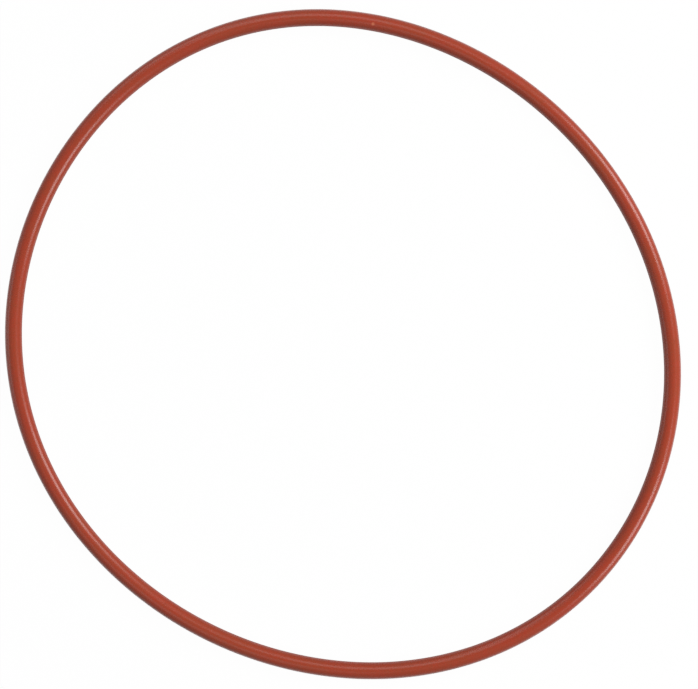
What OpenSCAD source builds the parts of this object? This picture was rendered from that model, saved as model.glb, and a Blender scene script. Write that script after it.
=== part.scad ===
// Cylinder head gasket of the O-ring kind: one ring of brick-red silicone rubber with a
// round section. It lies loose on a flat surface, so it is a little out of round.
// The origin is the middle of the ring, at half the height of its section. +Z is the
// ring's axis, and +X runs along its longer width, toward its sharper end.

/* [Ring] */
// Inside diameter of the ring when it is truly round
inside_d = 98; // [40:1:200]
// Diameter of the round section
section_d = 2.5; // [1.5:0.1:5]

/* [Mould line] */
// How far the mould line stands out of the section, inside and outside the ring
seam_out = 0.05; // [0.01:0.01:0.1]
// Height of the mould line, from its lower edge to its upper edge
seam_w = 0.12; // [0.06:0.02:0.2]

/* [Lie] */
// How far the two long ends stand out of the round ring, and the two sides fall in
oval_out = 1.82; // [0:0.01:2.5]
// How far the three ends of the egg shape stand out
egg_out = 0.37; // [0:0.01:0.6]
// Angle from +X to the middle end of the egg shape
egg_turn = 9; // [-60:1:60]
// How far the four corners of the squared shape stand out
square_out = 0.16; // [0:0.01:0.25]
// Angle from +X to the nearest corner of the squared shape
square_turn = -33; // [-45:1:45]

/* [Hidden] */
// Facets of a full circle in the preview
$fn = 96;

// Radius of the middle of the section when the ring is truly round
mean_r = (inside_d + section_d) / 2;

// The ring is a chain of round arcs, and each turns it by the same angle. Their number is
// a multiple of four, so that arcs meet at the ring's widest and longest points.
arcs = 24;
sweep = 360 / arcs;

// One wave of the ring's shape has some number of ends that stand out. A curve whose ends
// stand out bends tighter there, by (ends * ends - 1) times as much as they stand out.
// An arc holds one bend for its whole sweep, which would flatten the wave a little, and
// the last factor makes up for that.
function tighter(ends, out, turn, facing) =
    (ends * ends - 1) * out * cos(ends * (facing - turn))
        * (ends * sweep / 2) * (PI / 180) / sin(ends * sweep / 2);

// Radius of the ring's bend where its outside faces the given angle
function bend_r(facing) =
    mean_r
    - tighter(2, oval_out, 0, facing)
    - tighter(3, egg_out, egg_turn, facing)
    - tighter(4, square_out, square_turn, facing);

// Bend of each arc, taken at its middle. The waves cancel over a full turn, so the ring
// closes, and its length is that of the truly round ring.
arc_r = [for (i = [0:arcs - 1]) bend_r((i + 0.5) * sweep)];

// Unit vector at the given angle
function toward(facing) = [cos(facing), sin(facing), 0];

// Centre of arc i. Two neighbours share their tangent where they meet, so their centres
// lie on one line with that point.
function centre(i) =
    i == 0 ? [0, 0, 0] : centre(i - 1) + (arc_r[i - 1] - arc_r[i]) * toward(i * sweep);

// Point where arc i starts
function start(i) = centre(i) + arc_r[i] * toward(i * sweep);

// Middle of the ring's length and width
quarter = arcs / 4;
middle = [
    (start(0)[0] + start(2 * quarter)[0]) / 2,
    (start(quarter)[1] + start(3 * quarter)[1]) / 2,
    0
];

// Neighbouring arcs fuse only where they meet to a hair, so a place with many decimals is
// reached in two moves: whole steps of this length first, and then the small rest.
move_step = 0.01;
function whole_steps(v) = [for (x = v) round(x / move_step) * move_step];
module exact_move(v) {
    translate(whole_steps(v))
        translate(v - whole_steps(v))
            children();
}

// Round section with the mould line across its middle
module section() {
    circle(d = section_d);
    square([section_d + 2 * seam_out, seam_w], center = true);
}

// The ring, moulded in one piece
module o_ring() {
    color("#a23717")
        for (i = [0:arcs - 1])
            exact_move(centre(i) - middle)
                rotate_extrude(angle = sweep, start = i * sweep)
                    exact_move([arc_r[i], 0, 0])
                        section();
}

o_ring();
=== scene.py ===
"""Cylinder head gasket: one O-ring of brick-red silicone rubber, lying loose on a white table.

Lengths are metres and angles are radians, unless a name or a comment says otherwise. The ring's
axis is +Z, its longer width lies along +X, and the origin is the middle of its box.
"""
import logging
import math
from dataclasses import dataclass, field
from enum import Enum
from typing import Any, Mapping

import bpy
from mathutils import Matrix, Vector


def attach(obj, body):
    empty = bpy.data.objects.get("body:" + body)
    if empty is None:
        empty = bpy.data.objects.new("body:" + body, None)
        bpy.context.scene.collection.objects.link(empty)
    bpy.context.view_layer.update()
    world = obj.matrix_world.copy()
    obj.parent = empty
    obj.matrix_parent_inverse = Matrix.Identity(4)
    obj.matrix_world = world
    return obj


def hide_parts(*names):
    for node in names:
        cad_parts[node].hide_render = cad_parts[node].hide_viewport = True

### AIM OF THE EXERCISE
Print exactly the run of lines that starts at the line with "length and width" and ends at the line with "for node in". Leave out every other line.

### TASK SOLUTION
// Middle of the ring's length and width
quarter = arcs / 4;
middle = [
    (start(0)[0] + start(2 * quarter)[0]) / 2,
    (start(quarter)[1] + start(3 * quarter)[1]) / 2,
    0
];

// Neighbouring arcs fuse only where they meet to a hair, so a place with many decimals is
// reached in two moves: whole steps of this length first, and then the small rest.
move_step = 0.01;
function whole_steps(v) = [for (x = v) round(x / move_step) * move_step];
module exact_move(v) {
    translate(whole_steps(v))
        translate(v - whole_steps(v))
            children();
}

// Round section with the mould line across its middle
module section() {
    circle(d = section_d);
    square([section_d + 2 * seam_out, seam_w], center = true);
}

// The ring, moulded in one piece
module o_ring() {
    color("#a23717")
        for (i = [0:arcs - 1])
            exact_move(centre(i) - middle)
                rotate_extrude(angle = sweep, start = i * sweep)
                    exact_move([arc_r[i], 0, 0])
                        section();
}

o_ring();
=== scene.py ===
"""Cylinder head gasket: one O-ring of brick-red silicone rubber, lying loose on a white table.

Lengths are metres and angles are radians, unless a name or a comment says otherwise. The ring's
axis is +Z, its longer width lies along +X, and the origin is the middle of its box.
"""
import logging
import math
from dataclasses import dataclass, field
from enum import Enum
from typing import Any, Mapping

import bpy
from mathutils import Matrix, Vector


def attach(obj, body):
    empty = bpy.data.objects.get("body:" + body)
    if empty is None:
        empty = bpy.data.objects.new("body:" + body, None)
        bpy.context.scene.collection.objects.link(empty)
    bpy.context.view_layer.update()
    world = obj.matrix_world.copy()
    obj.parent = empty
    obj.matrix_parent_inverse = Matrix.Identity(4)
    obj.matrix_world = world
    return obj


def hide_parts(*names):
    for node in names:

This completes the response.